Cross-linguistic observations:
- A frequently discussed parallel is Sanskrit "nau" (ship) and Egyptian "nef" (ship), with Greek "naus" complicating directionality and suggesting mediation via Greek.
- The most substantial indications of linguistic exchange cluster in the Hellenistic and early Roman periods (323–30 BCE and later), coinciding with intensified Indo-Mediterranean maritime trade and the use of lingua francas (Aramaic, Persian, Greek).
- Material evidence from sites such as Berenike supports direct Indo-Egyptian interactions that could have fostered lexical exchange, though bilingual texts directly linking Indic and Egyptian are scarce.
Comparative analysis highlights:
- Possible conceptual overlaps (e.g., purification substances: Egyptian "hsmn" [natron] and Sanskrit "kṣāra" [alkaline]) and botanical terms (Egyptian "šndt" [acacia] and Sanskrit "khadira"), suggesting shared trade/ritual spheres without clear phonological borrowing.
- Proposed parallels such as Egyptian "mehu" and Sanskrit "madhu" (honey/sweetness) remain inconclusive, requiring careful chronological and phonological evaluation.
Overall, the evidence suggests a rich but difficult-to-trace environment of cross-cultural contact in which trade facilitated multilingual settings and potential indirect loanword transmission, especially via intermediary languages such as Greek. Definitive one-to-one borrowings are rare due to temporal depth, scarce bilinguals, and intermediary mediation.
Discussion
The study underscores the complexity of determining directionality and pathways of borrowing between Ancient Indian and Egyptian languages across nearly four millennia. Establishing origins is hindered by fragmentary textual corpora, diachronic language change, and the likelihood of convergent developments or shared deeper roots. Intermediary cultures and lingua francas (Arabian, Persian, Aramaic, Greek), active along maritime and overland routes such as the Spice Route, likely mediated both concepts and lexemes, further obscuring direct Indo-Egyptian transfers.
These constraints affect historical interpretation: linguistic parallels alone do not necessarily imply direct bilateral contact but may reflect multi-nodal networks. Surviving Egyptian texts often privilege elite registers, while the Indian epigraphic record, though rich, offers limited early mercantile vernacular. Consequently, conclusions must integrate linguistic analysis with archaeology, trade-route history, and socio-cultural context. The results advocate for interdisciplinary synthesis to refine hypotheses about the scale and mechanisms of ancient Indo-Egyptian interactions and to calibrate claims about borrowing with historical plausibility and sound correspondences.
Conclusion
The exploration of linguistic borrowings in trade terminologies between Ancient Indian and Egyptian languages from 3300 BCE to 500 CE reveals a multifaceted picture of cultural and economic interaction. Epigraphic and papyrological sources from both regions attest to sophisticated commercial vocabularies and multilingual environments. Comparative readings of Sanskrit/Prakrit inscriptions (e.g., Hathigumpha, Rudradaman I, Junagadh, Nasik) and Egyptian hieroglyphic/Demotic texts (e.g., Rosetta Stone, Satirical Papyrus, Turin Taxation Papyrus) show convergences, adaptations, and probable instances of indirect borrowing, particularly prominent during Hellenistic and early Roman phases when trade intensified and Greek functioned as a key intermediary.

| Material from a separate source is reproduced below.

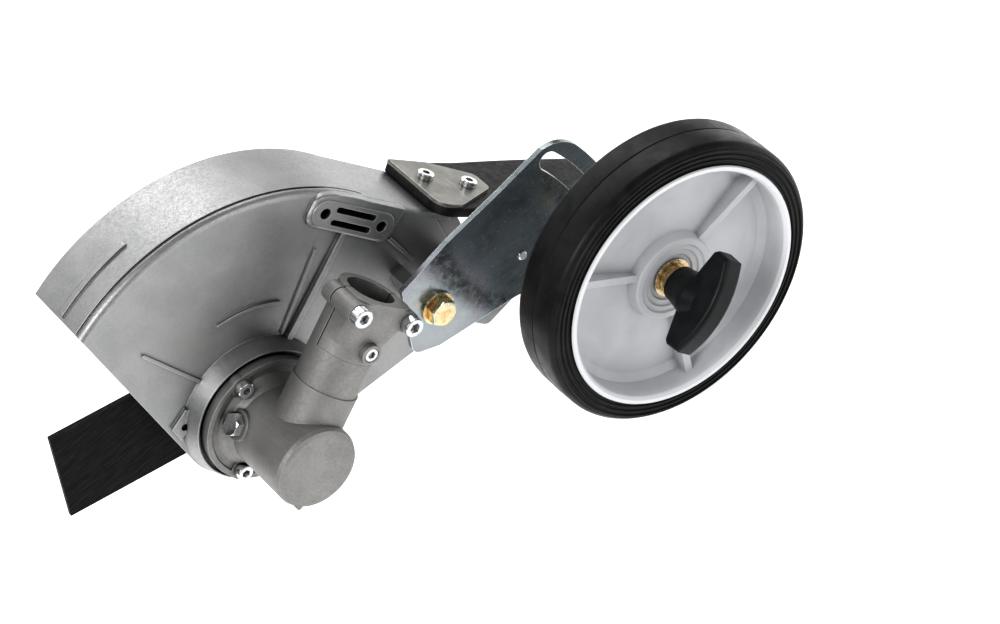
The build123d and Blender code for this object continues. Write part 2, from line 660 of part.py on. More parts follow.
def wheel_bush():
    """Flanged brass bush that the wheel turns on."""
    body = turned_y([
        (AXLE_RADIUS + FIT, -77), (11, -77), (11, -78.6), (BUSH_RADIUS, -78.6), (BUSH_RADIUS, KNOB_BASE),
        (AXLE_RADIUS + FIT, KNOB_BASE)])
    return on_axle(body)


def thrust_washer():
    """Brass washer on the near end of the hub."""
    return on_axle(ring(10.5, BUSH_RADIUS + FIT, -100.6, -99.2))


def wheel_hub():
    """Plastic wheel centre: rim, dished web, hub boss, ring and three ribs."""
    hub = turned_y([
        (TYRE_BORE - FIT, TYRE_FAR - 1.5), (TYRE_BORE - FIT, -108.5), (67, -109.2), (66.6, -110.2),
        (64.6, -110.2), (63.2, -108.2), (61.8, -97), (58, -94.2), (24.4, -95.8), (22.8, -101.4),
        (22.2, -102), (19.4, -102), (18.6, -100.9), (16.2, -100.9), (15.6, -99.9), (13, -99.9),
        (12.4, -99), (BUSH_RADIUS + RUN, -99), (BUSH_RADIUS + RUN, -78.8),
        (14.5, -78.8), (16, -90.6), (26, -91.2), (58, -90.2), (62, -88), (63, -79.5)])
    rib_face = Polyline((21, -92.5), (60.5, -92), (63.0, -103), (24, -99.6), (21, -99.4), close=True)
    rib = extrude(Plane.XY * make_face(rib_face), amount=2.0, both=True)
    for angle in (17, 137, 257):
        hub = hub + Rot(0, -angle, 0) * rib
    back_face = Polyline((14, -80), (62.4, -84), (62, -91), (14, -92), close=True)
    back_rib = extrude(Plane.XY * make_face(back_face), amount=1.2, both=True)
    for index in range(6):
        hub = hub + Rot(0, -60 * index - 17, 0) * back_rib
    return on_axle(hub)


def tyre():
    """Solid rubber tyre with rounded shoulders and two sidewall steps."""
    near = TYRE_NEAR
    outer = WHEEL_RADIUS
    body = turned_y([
        (TYRE_BORE, TYRE_FAR - 1.2), (70, TYRE_FAR), (outer - 3.4, TYRE_FAR), (outer - 1.6, TYRE_FAR - 0.9),
        (outer - 0.5, TYRE_FAR - 3), (outer, TYRE_FAR - 7), (outer, near + 7), (outer - 0.5, near + 3),
        (outer - 1.6, near + 0.9), (outer - 3.4, near), (73.4, near), (72.8, near + 0.7), (71.4, near + 0.7),
        (70.8, near), (69.6, near), (69, near + 0.7), (TYRE_BORE, near + 0.9)])
    return on_axle(body)


def clamp_knob():
    """Black T-handle with a crowned bar and a stem that flares into it."""
    stem = turned_y([
        (0, -126), (8, -126), (11.8, -121), (11.8, -118.5), (10.4, -113), (9.6, -108), (9.4, KNOB_BASE),
        (0, KNOB_BASE)])
    profile = make_face([
        Line((-9, -116.4), (9, -116.4)),
        Line((9, -116.4), (25, -120)),
        Line((25, -120), (26.6, -122)),
        Line((26.6, -122), (26.2, -130.5)),
        ThreePointArc((26.2, -130.5), (0, -137), (-26.2, -130.5)),
        Line((-26.2, -130.5), (-26.6, -122)),
        Line((-26.6, -122), (-25, -120)),
        Line((-25, -120), (-9, -116.4)),
    ])
    bar = extrude(profile, amount=6.4, both=True)
    bar = fillet(bar.faces().sort_by(Axis.Z)[-1].edges() + bar.faces().sort_by(Axis.Z)[0].edges(), 2.6)
    bar = Rot(0, -KNOB_BAR_ANGLE, 0) * bar
    return on_axle(stem + bar - disc(7 + FIT, -118.0, KNOB_BASE + 1))


def knob_insert():
    """Threaded insert moulded in the knob."""
    return on_axle(ring(7, AXLE_RADIUS + RUN, -117.9, KNOB_BASE))


# ---------------------------------------------------------------- write every node
def build():
    os.makedirs("parts", exist_ok=True)
    save("guard_shell", guard_shell())
    save("gear_housing", gear_housing())
    save("clamp_cap", clamp_cap())
    save("clamp_screws", *clamp_screws())
    save("locating_screw", locating_screw())
    save("flange_screws", *flange_screws())
    save("grease_plug", grease_plug())
    save("pinion_shaft", pinion_shaft())
    save("bevel_gear", bevel_gear())
    save("blade_spindle", spindle())
    save("drive_washer", drive_washer())
    save("blade", blade())
    save("blade_clamp_washer", blade_clamp_washer())
    save("blade_nut", blade_nut())
    save("shaft_seal", shaft_seal())
    save("spindle_circlip", on_spindle(circlip(15, 12.6, 9), -13.4))
    save("pinion_circlip", DRIVE * (Pos(0, 0, 36.3) * circlip(13.9, 11.6, 9)))

    outer, inner, balls = bearing(CAP_BEARING, 7)
    save("cap_bearing_outer", on_spindle(outer, CAP_BEARING_Y))
    save("cap_bearing_inner", on_spindle(inner, CAP_BEARING_Y))
    save("cap_bearing_balls", *[on_spindle(ball, CAP_BEARING_Y) for ball in balls])
    outer, inner, balls = bearing(FLANGE_BEARING, 8)
    save("flange_bearing_outer", on_spindle(outer, FLANGE_BEARING_Y))
    save("flange_bearing_inner", on_spindle(inner, FLANGE_BEARING_Y))
    save("flange_bearing_balls", *[on_spindle(ball, FLANGE_BEARING_Y) for ball in balls])
    outer, inner, balls = bearing(PINION_BEARING, 8)
    places = [DRIVE * Pos(0, 0, along) for along in PINION_BEARINGS_AT]
    save("pinion_bearing_outers", *[place * outer for place in places])
    save("pinion_bearing_inners", *[place * inner for place in places])
    save("pinion_bearing_balls", *[place * ball for place in places for ball in balls])

    save("wheel_bracket", wheel_bracket())
    save("bracket_bolt", bracket_bolt())
    save("bracket_washer", bracket_washer())
    save("bracket_pin", bracket_pin())
    save("rubber_flap", rubber_flap())
    save("flap_plate", flap_plate())
    save("flap_screws", *flap_screws())
    save("flap_nuts", *flap_nuts())

    save("axle_bolt", axle_bolt())
    save("axle_washer", axle_washer())
    save("axle_spacer", axle_spacer())
    save("wheel_bush", wheel_bush())
    save("thrust_washer", thrust_washer())
    save("wheel_hub", wheel_hub())
    save("tyre", tyre())
    save("clamp_knob", clamp_knob())
    save("knob_insert", knob_insert())


build()
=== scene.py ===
import math

import bpy
from mathutils import Matrix, Vector


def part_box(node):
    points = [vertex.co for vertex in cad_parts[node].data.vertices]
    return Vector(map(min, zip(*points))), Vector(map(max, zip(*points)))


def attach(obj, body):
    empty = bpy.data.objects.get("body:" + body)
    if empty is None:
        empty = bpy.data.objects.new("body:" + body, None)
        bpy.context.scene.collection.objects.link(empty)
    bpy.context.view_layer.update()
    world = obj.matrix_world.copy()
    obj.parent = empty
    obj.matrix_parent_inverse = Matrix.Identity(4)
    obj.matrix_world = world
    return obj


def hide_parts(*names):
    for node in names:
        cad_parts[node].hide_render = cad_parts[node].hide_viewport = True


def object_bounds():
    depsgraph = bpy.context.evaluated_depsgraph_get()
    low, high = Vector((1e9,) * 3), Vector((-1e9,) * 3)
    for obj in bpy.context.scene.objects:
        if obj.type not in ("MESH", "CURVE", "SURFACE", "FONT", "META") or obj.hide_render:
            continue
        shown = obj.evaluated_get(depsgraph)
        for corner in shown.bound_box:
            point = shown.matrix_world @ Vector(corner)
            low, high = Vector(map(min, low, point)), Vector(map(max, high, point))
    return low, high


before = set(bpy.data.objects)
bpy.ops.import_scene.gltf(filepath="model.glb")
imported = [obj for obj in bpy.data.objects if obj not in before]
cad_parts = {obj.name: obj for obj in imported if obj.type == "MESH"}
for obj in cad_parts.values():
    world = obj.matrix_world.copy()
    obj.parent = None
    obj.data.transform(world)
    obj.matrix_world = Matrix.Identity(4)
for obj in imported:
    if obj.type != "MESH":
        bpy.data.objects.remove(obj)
cad_low, cad_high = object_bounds()
MM = 0.001

# Lawn edger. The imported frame's origin is the mouth of the tube clamp. The gear-head axes have
# the blade axis as the line X = Z = 0 and the outer face of the guard at Y = 0, in millimetres.
TUBE_ANGLE = math.radians(35.0)     # the drive tube's slope
CLAMP_REACH = 89.0                  # from the blade axis along the tube to the clamp's mouth
GUARD_FACE = 40.0                   # from the tube's axis across to the guard's outer face
HEAD = Vector((-CLAMP_REACH * math.cos(TUBE_ANGLE), GUARD_FACE, -CLAMP_REACH * math.sin(TUBE_ANGLE)))

# Rubber flap, in millimetres and along its own slope
FLAP_SLOPE = math.radians(45.0)
FLAP_CORNER = (129.0, 45.0, 23.0)   # its upper corner on the blade side, in gear-head axes
FLAP_WIDTH = 50.0
FLAP_LENGTH = 126.0
FLAP_THICKNESS = 5.0
FLAP_ROUNDING = 10.0                # of its upper corner on the wheel side
FLAP_HELD = 43.0                    # the part that lies flat on the guard's tongue
FLAP_CURL = 3.0                     # rise of its free end
FLAP_WAVE = 1.0                     # bulge of its blade-side edge
FLAP_RIPPLE = 0.35                  # height of the waves across it
FLAP_EDGE = 0.6                     # width of the bevel along its cut edges
FLAP_ROWS = 60
FLAP_COLUMNS = 24

# Tyre, in millimetres
TYRE_BORE = 66.05
TYRE_RINGS = (68.6, 71.2, 73.8)     # inner radii of its near sidewall's raised rings; the far one has two
RING_WIDTH = 1.6
RING_SLOPE = 0.35                   # width of each of a ring's two flanks
TYRE_SEGMENTS = 220
PARTING_OFFSET = 1.0                # of the tread's parting line from the middle
CORNER_STEPS = 4                    # points along each rounded corner of a turned profile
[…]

Yet, definitive attributions of specific borrowings remain challenging due to temporal distance, limited bilinguals, and phonological/semantic shifts, compounded by the role of intermediaries. Even so, the study advances understanding by applying a rigorous, interdisciplinary method that triangulates philology, historical linguistics, and archaeological context. It highlights trade as a catalyst for linguistic and cultural exchange and rejects simplistic unidirectional models, emphasizing a networked, bidirectional dynamic of influence.

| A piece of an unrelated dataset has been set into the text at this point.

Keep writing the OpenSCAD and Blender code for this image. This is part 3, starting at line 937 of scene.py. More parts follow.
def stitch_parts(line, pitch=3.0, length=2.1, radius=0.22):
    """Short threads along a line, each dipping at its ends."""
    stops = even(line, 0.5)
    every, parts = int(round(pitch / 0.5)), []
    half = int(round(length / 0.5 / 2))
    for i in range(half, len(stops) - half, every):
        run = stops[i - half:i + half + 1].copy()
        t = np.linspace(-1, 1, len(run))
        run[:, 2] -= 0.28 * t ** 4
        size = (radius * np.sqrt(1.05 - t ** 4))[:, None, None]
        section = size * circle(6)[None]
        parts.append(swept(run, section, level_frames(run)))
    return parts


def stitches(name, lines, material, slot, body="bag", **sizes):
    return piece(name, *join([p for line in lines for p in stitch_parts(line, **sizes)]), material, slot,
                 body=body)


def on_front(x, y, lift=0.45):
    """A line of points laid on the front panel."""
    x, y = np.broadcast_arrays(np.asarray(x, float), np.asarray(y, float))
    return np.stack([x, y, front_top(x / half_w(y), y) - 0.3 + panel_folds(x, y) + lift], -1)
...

Future research directions include: expanding coverage to intermediary regions (Arabian Peninsula, Mesopotamia); tighter integration of material culture with textual corpora; and applying computational/corpus-linguistic techniques to larger datasets to detect subtle borrowing patterns not visible through traditional methods.
Limitations
The study acknowledges several constraints that affect interpretation and generalizability: (1) Fragmentary and uneven preservation of primary sources in both regions, with Egyptian texts skewed toward elite registers and limited early vernacular mercantile records in India; (2) Challenges of accurate dating and the fact that first textual attestations may postdate initial usage; (3) Difficulty distinguishing true borrowings from chance phonetic resemblances, parallel developments, or shared deeper etymologies; (4) Scarcity of bilingual or directly comparable texts linking Indic and Egyptian, complicating sound-correspondence analysis and directionality; (5) Potential mediation by intermediary languages and cultures (Aramaic, Persian, Greek), which can obscure original sources and pathways of transmission; and (6) Bias introduced by uneven geographic and chronological coverage, making the corpus only partially representative of everyday trade language.